A setup that allows for the co-registration of photoacoustic (PA) and speed-of-sound (SOS) section images is presented. By means of ultrasound (US) transmission imaging the distribution of the acoustic speed within an object can be obtained. Our method uses the PA effect for the generation of the traversing US waves. Short near-infrared (NIR) laser pulses emitted by a Nd:YAG laser system are used to illuminate external optical absorbing targets at various distances in front of the sample. At the same time the object under investigation is illuminated by a part of the same frequency-doubled laser pulse. A free laser beam, which is part of a Mach-Zehnder interferometer, is used for the detection of the US signals coming from and passing through the sample. Due to a cascaded arrangement of absorbing targets for laser ultrasound (LUS) generation a single laser pulse yields information for a projection of the SOS distribution.

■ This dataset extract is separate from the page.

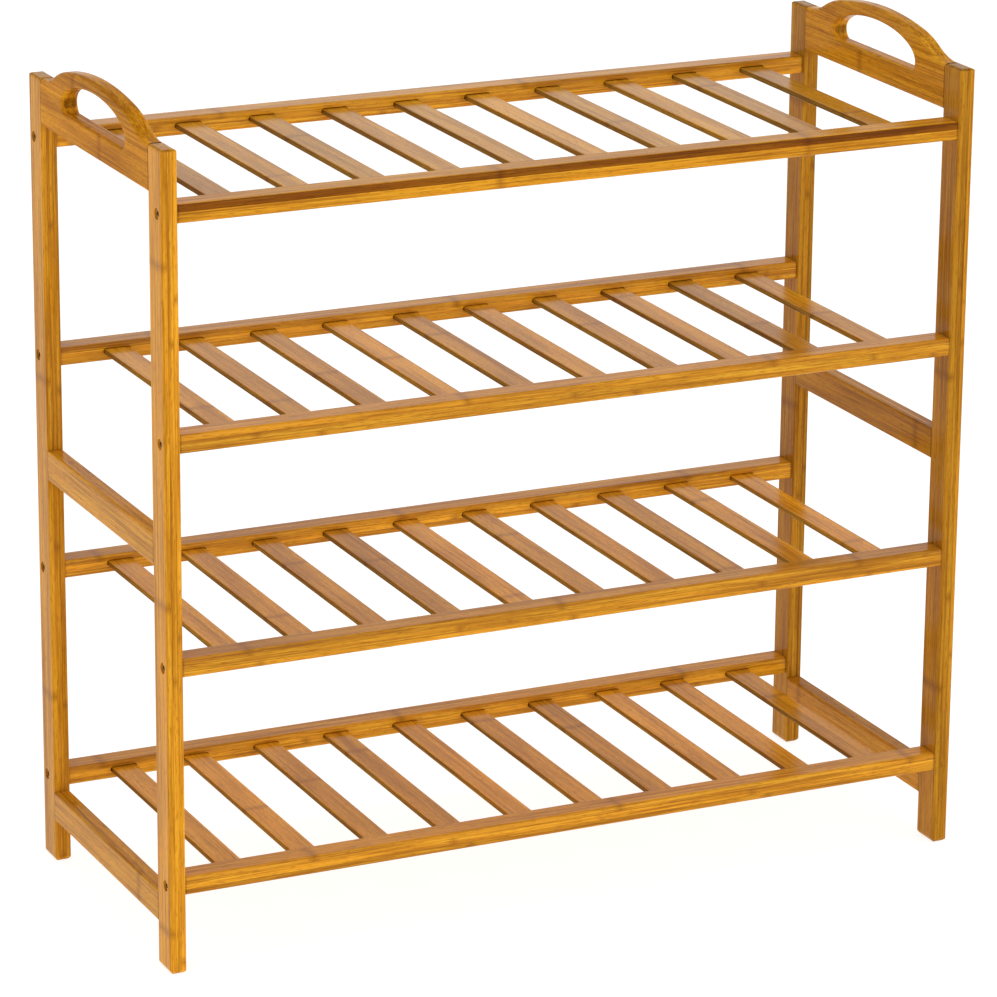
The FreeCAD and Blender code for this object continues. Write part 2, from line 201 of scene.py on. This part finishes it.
def fit_range(tree, value, low, high, new_low, new_high):
    """Value carried from one range to another."""
    node = tree.nodes.new("ShaderNodeMapRange")
    feed(tree, node, (value, low, high, new_low, new_high))
    return node.outputs[0]


def combine(tree, x, y, z):
    """Vector from three numbers."""
    node = tree.nodes.new("ShaderNodeCombineXYZ")
    feed(tree, node, (x, y, z))
    return node.outputs[0]


def by_axis(tree, vector):
    """The three numbers of a vector, under the names of their axes."""
    node = tree.nodes.new("ShaderNodeSeparateXYZ")
    feed(tree, node, (vector,))
    return dict(zip("XYZ", node.outputs))


def coordinates(tree, kind):
    """Texture coordinates of a kind."""
    return tree.nodes.new("ShaderNodeTexCoord").outputs[kind]


def noise(tree, vector, scale=1.0, detail=NOISE_DETAIL):
    """Noise value between 0 and 1."""
    node = tree.nodes.new("ShaderNodeTexNoise")
    feed_socket(tree, node.inputs["Vector"], vector)
    node.inputs["Scale"].default_value = scale
    node.inputs["Detail"].default_value = detail
    node.inputs["Roughness"].default_value = NOISE_ROUGHNESS
    return node.outputs["Fac"]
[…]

The resolution is determined by the number and width of LUS sources. Separation of the signals arriving at the integrating detector is possible because of their different times of flight. After collection of the data reconstruction of a two-dimensional SOS map is accomplished by applying an inverse Radon transform to the projections. For PA section imaging a cylindrical acoustic reflector behind the detector yields an acoustic focus in the observed slice. To the data gathered by detecting the reflected PA signals also the inverse Radon transform is applied to obtain a reconstructed image of the illuminated section. In this paper a detailed description of the setup is given and the results of experiments on two- and three-dimensional phantoms are presented.